The art world is a funny place where you can see eye-wateringly expensive sculptures and performance works that slowly crash muscle cars into one another. Now, a piece of performance art has captured our imagination as it sees an artist slowly but surely destroy an aging Volkswagen Bus.
The work is called Transporter and it’s the brainchild of Finnish artist Silokunnas Jukka. On its debut at Finish art institute AV-Arkki, the piece took the form of a stop-motion film that saw a white VW Transporter van rapidly disassembled into nothing.
In the film, the van starts off in pretty good condition, before dents start appearing in the bodywork, the windows smash and panels start falling off the van. The collapsed panels then begin fragmenting further until the room is filled with what can only be described as van dust. In its culmination, all that is eventually cleaned away until the room is empty.

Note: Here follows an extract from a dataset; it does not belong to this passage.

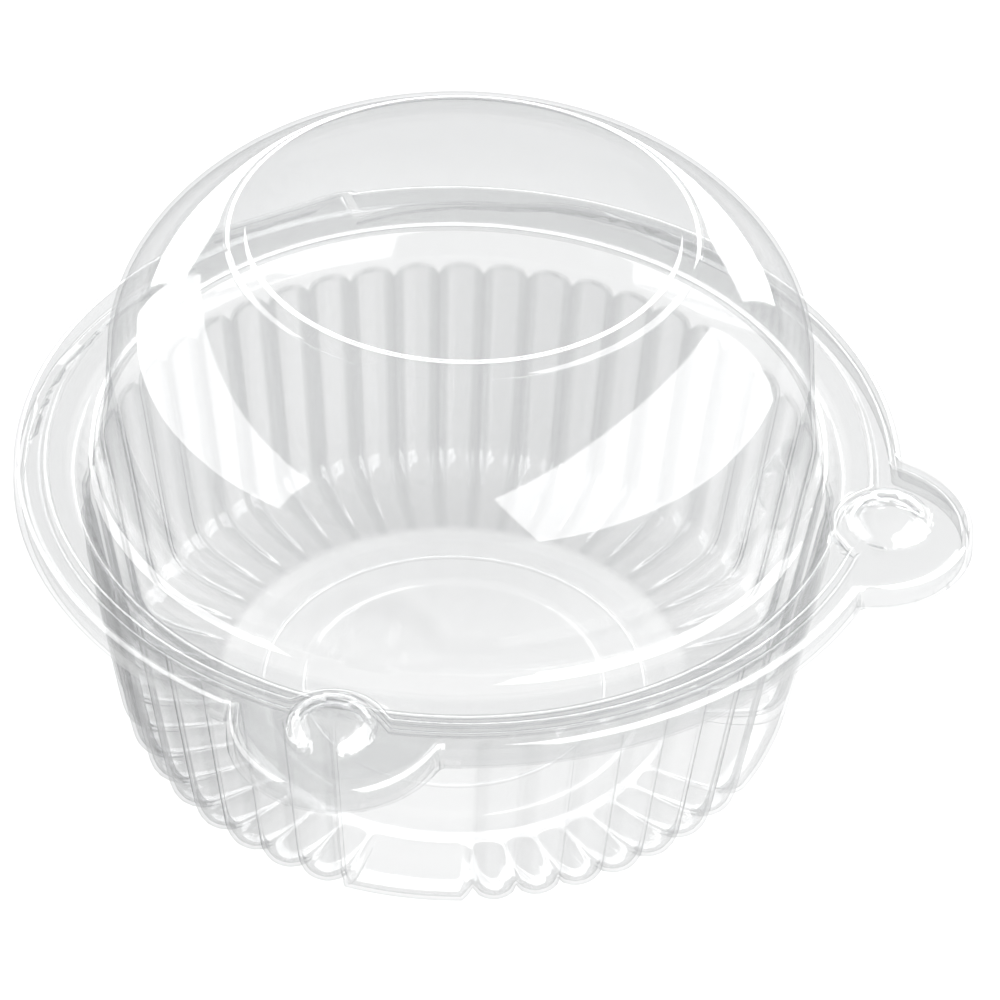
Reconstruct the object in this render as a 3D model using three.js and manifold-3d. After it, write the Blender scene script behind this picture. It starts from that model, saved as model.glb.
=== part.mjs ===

Over the course of a little over a minute, the piece shows a full VW van disintegrating into nothing, which Jukka says represents the “true nature of time.” In a description of the piece on Forum Box, Jukka explains:
So time means movement. A movement that always goes forward. When time is a thing that never stops and cannot be touched, what is left of it?
My work is a personal journey to this invisible movement. My works aim to record and bring out the true nature of the time. To play with the impermanence of everything and the endless emptiness. However, emptiness is not the same as meaninglessness. Every action we take moves inexorably forward. They cause new reactions, events, and miraculous coincidences.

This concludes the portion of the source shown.